## START Record excerpts
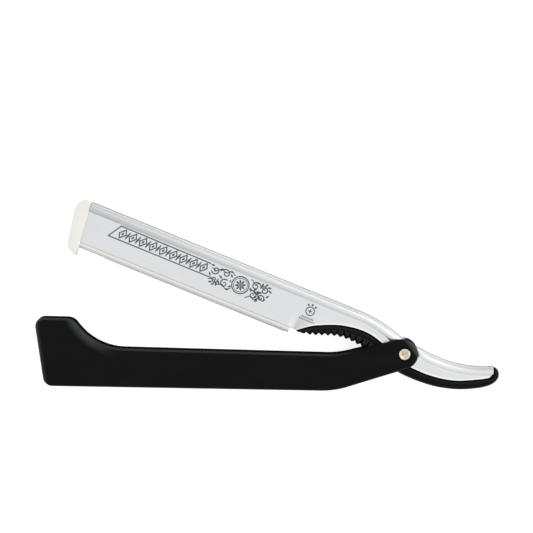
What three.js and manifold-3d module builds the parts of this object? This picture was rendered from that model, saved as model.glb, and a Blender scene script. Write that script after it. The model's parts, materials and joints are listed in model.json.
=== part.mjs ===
// Folding barber's straight razor with a replaceable blade, half open and lying on its side.
// Millimetres, +Z up along the pivot, +X along the handle towards the pivot end.
// The handle rests flat on z = 0, and the assembly's box is centred on x = 0, y = 0.

import * as THREE from 'three';
import { mergeVertices } from 'three/addons/utils/BufferGeometryUtils.js';
import Module from 'manifold-3d';

const wasm = await Module();
wasm.setup();

// ---------------------------------------------------------------- driving dimensions

const PIVOT_X = 43.46;
const PIVOT_Y = -18.53;
const HANDLE_SLOPE = 1.35;
const ARM_SLOPE = 22.13;

// Handle, in its own frame: pivot at the origin, -X towards the foot.
const HANDLE_THICKNESS = 8;
const SLOT_WIDTH = 5;
const EDGE_ROUND = 1.1;
const HANDLE_BOTTOM = -12.75;
const RIM_HEIGHT = -0.55;
const FOOT_TOP = 8.7;
const END_WALL = 2;
const WEB_THICKNESS = 1.8;
const WEB_CLEARANCE_RADIUS = 34;
const NOSE = { x: -0.5, y: -0.05, radius: 4.75, below: 18, above: 15.3 };

// Blade holder, in the arm's frame: pivot at the origin, -X towards the toe, spine up.
const SPINE_HEIGHT = 7.23;
const SPINE_START_X = -113;
const SPINE_FALL_X = -18.2;
const TOE_X = -109.8;
const EDGE_HEIGHT = -6.1;
const HEEL_X = -34.4;
const SHEET = 0.5;
const ROLL_RADIUS = 2.2;
const LEAF_HALF = 1.7;
const EDGE_PINCH = 0.4;
const FLARE_START_X = -36.6;
const FLARE_END_X = -34.2;
const FIT_GAP = 0.25;

// Pivot hardware.
const SHANK_RADIUS = 1.25;
const HOLE_RADIUS = 1.33;
const HEAD_RADIUS = 1.84;
const RECESS_RADIUS = 2.35;
const RECESS_DEPTH = 0.6;

// Cartridge and blade.
const BLADE_LENGTH = 62.3;
const BLADE_THICKNESS = 0.25;
const BLADE_HEEL_X = -37.3;
const LIP_BOTTOM = -7.65;
const BLADE_EDGE = -8;

// ---------------------------------------------------------------- materials

function metal(name, color, roughness) {
  return new THREE.MeshStandardMaterial({ name, color, roughness, metalness: 1 });
}

function plastic(name, color, roughness) {
  return new THREE.MeshStandardMaterial({ name, color, roughness, metalness: 0 });
}

// ---------------------------------------------------------------- solids

// A closed solid for joining and cutting, from a closed geometry.
function solid(geometry) {
  const bare = geometry.clone();
  bare.deleteAttribute('normal');
  bare.deleteAttribute('uv');
  const merged = mergeVertices(bare, 1e-5);
  return new wasm.Manifold(new wasm.Mesh({
    numProp: 3,
    vertProperties: new Float32Array(merged.attributes.position.array),
    triVerts: new Uint32Array(merged.index.array),
  }));
}

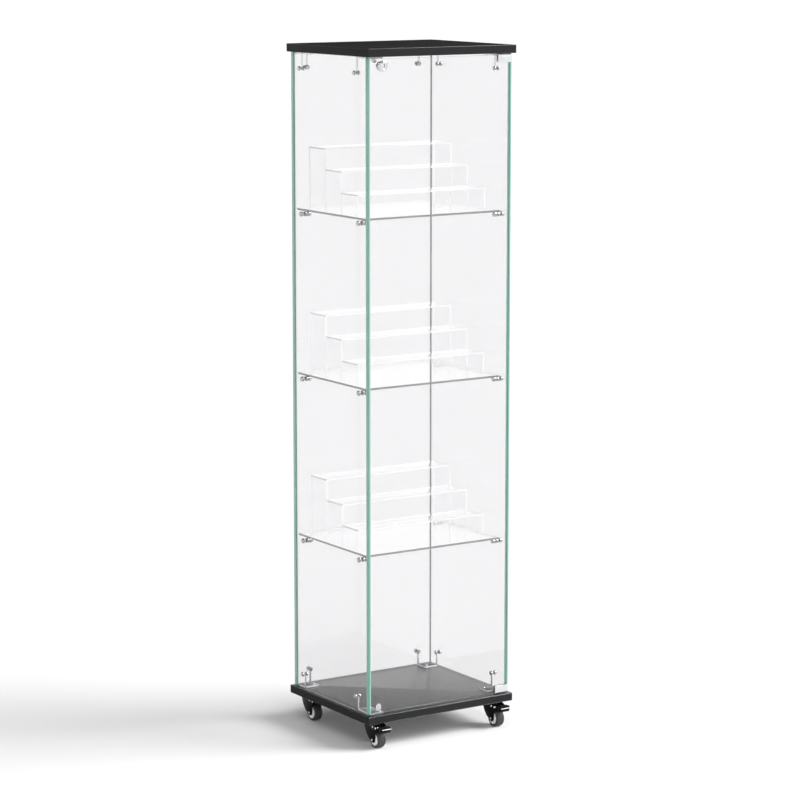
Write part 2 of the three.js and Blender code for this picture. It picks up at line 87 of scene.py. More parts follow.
## END Record excerpts
**Directions**
Reproduce all the data word for word.

**Finished answer**
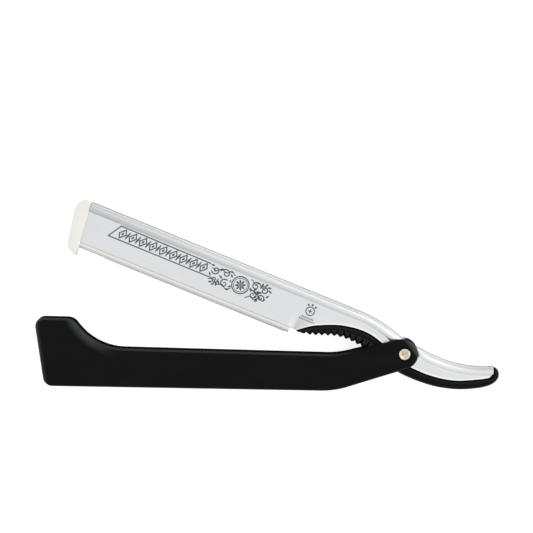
What three.js and manifold-3d module builds the parts of this object? This picture was rendered from that model, saved as model.glb, and a Blender scene script. Write that script after it. The model's parts, materials and joints are listed in model.json.
=== part.mjs ===
// Folding barber's straight razor with a replaceable blade, half open and lying on its side.
// Millimetres, +Z up along the pivot, +X along the handle towards the pivot end.
// The handle rests flat on z = 0, and the assembly's box is centred on x = 0, y = 0.

import * as THREE from 'three';
import { mergeVertices } from 'three/addons/utils/BufferGeometryUtils.js';
import Module from 'manifold-3d';

const wasm = await Module();
wasm.setup();

// ---------------------------------------------------------------- driving dimensions

const PIVOT_X = 43.46;
const PIVOT_Y = -18.53;
const HANDLE_SLOPE = 1.35;
const ARM_SLOPE = 22.13;

// Handle, in its own frame: pivot at the origin, -X towards the foot.
const HANDLE_THICKNESS = 8;
const SLOT_WIDTH = 5;
const EDGE_ROUND = 1.1;
const HANDLE_BOTTOM = -12.75;
const RIM_HEIGHT = -0.55;
const FOOT_TOP = 8.7;
const END_WALL = 2;
const WEB_THICKNESS = 1.8;
const WEB_CLEARANCE_RADIUS = 34;
const NOSE = { x: -0.5, y: -0.05, radius: 4.75, below: 18, above: 15.3 };

// Blade holder, in the arm's frame: pivot at the origin, -X towards the toe, spine up.
const SPINE_HEIGHT = 7.23;
const SPINE_START_X = -113;
const SPINE_FALL_X = -18.2;
const TOE_X = -109.8;
const EDGE_HEIGHT = -6.1;
const HEEL_X = -34.4;
const SHEET = 0.5;
const ROLL_RADIUS = 2.2;
const LEAF_HALF = 1.7;
const EDGE_PINCH = 0.4;
const FLARE_START_X = -36.6;
const FLARE_END_X = -34.2;
const FIT_GAP = 0.25;

// Pivot hardware.
const SHANK_RADIUS = 1.25;
const HOLE_RADIUS = 1.33;
const HEAD_RADIUS = 1.84;
const RECESS_RADIUS = 2.35;
const RECESS_DEPTH = 0.6;

// Cartridge and blade.
const BLADE_LENGTH = 62.3;
const BLADE_THICKNESS = 0.25;
const BLADE_HEEL_X = -37.3;
const LIP_BOTTOM = -7.65;
const BLADE_EDGE = -8;

// ---------------------------------------------------------------- materials

function metal(name, color, roughness) {
  return new THREE.MeshStandardMaterial({ name, color, roughness, metalness: 1 });
}

function plastic(name, color, roughness) {
  return new THREE.MeshStandardMaterial({ name, color, roughness, metalness: 0 });
}

// ---------------------------------------------------------------- solids

// A closed solid for joining and cutting, from a closed geometry.
function solid(geometry) {
  const bare = geometry.clone();
  bare.deleteAttribute('normal');
  bare.deleteAttribute('uv');
  const merged = mergeVertices(bare, 1e-5);
  return new wasm.Manifold(new wasm.Mesh({
    numProp: 3,
    vertProperties: new Float32Array(merged.attributes.position.array),
    triVerts: new Uint32Array(merged.index.array),
  }));
}

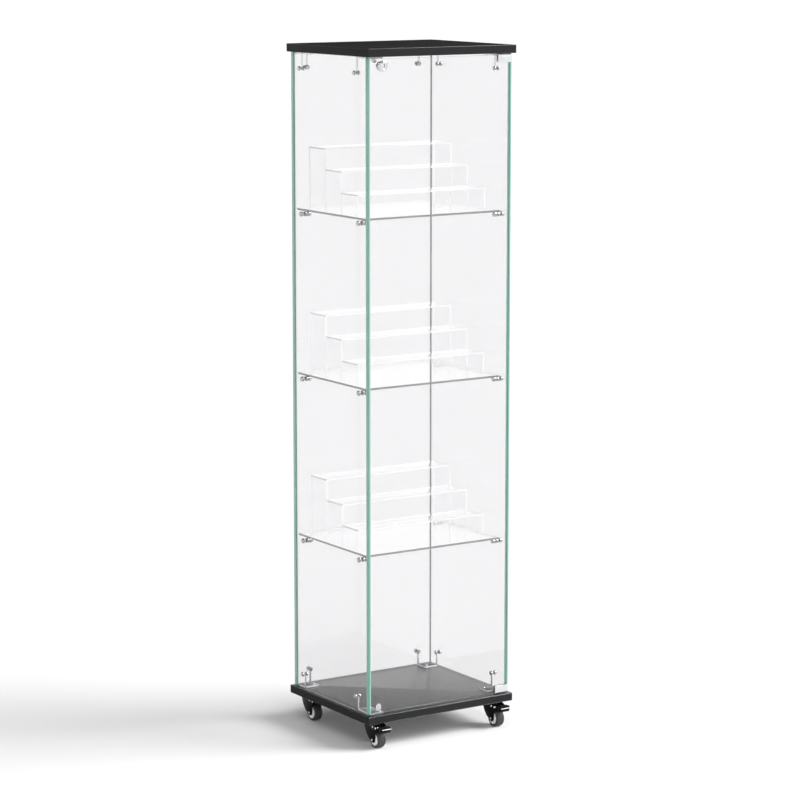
Write part 2 of the three.js and Blender code for this picture. It picks up at line 87 of scene.py. More parts follow.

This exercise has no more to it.